John’s challenge here is remarkable in our own context. We are comfortable sharing out of our abundance. John calls a second coat abundance. In our day of multi-million Dollar corporate scandals, he says “be content with your salary,” “accuse no one falsely,” “don’t rely on the comfort of religious heritage.” John wanted the people to prepare for Messiah’s coming, not with palm fronds to extend upon the road and elaborate celebrations in the streets. He was more concerned about living out the demands of God’s call to justice, mercy, humility, and love.

During the celebration of Passover, the Jews still open their doors, inviting Elijah to come in and share Passover with them. First, they must open their doors, however, and invite the hungry, the cold, and the poor to join them in their celebration of God’s deliverance. John called the people not to celebrate Passover that way, but to live that way in preparation for acclaiming Messiah as their King!
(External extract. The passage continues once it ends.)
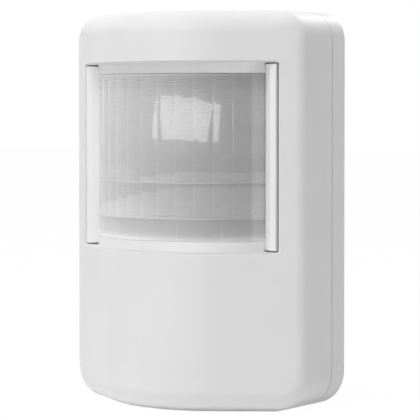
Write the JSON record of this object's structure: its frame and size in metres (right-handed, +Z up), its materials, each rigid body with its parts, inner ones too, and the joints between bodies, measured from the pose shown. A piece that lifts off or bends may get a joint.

We will celebrate Passover on Thursday in preparation for Easter. We will clean the Fellowship Hall of all chamets for this celebration. What will we do with the chamets in our lives? Will we allow Easter’s gospel to alter our lives from the inside out, changing the way we look upon and relate to others as equally important to God? Will we be ready for Passover on the inside as well as the outside?

—©Copyright 2005 Christopher B. Harbin

This sermon in pdf


1 2nd Kings 23:21-23; 2nd Chronicles 30 & 35.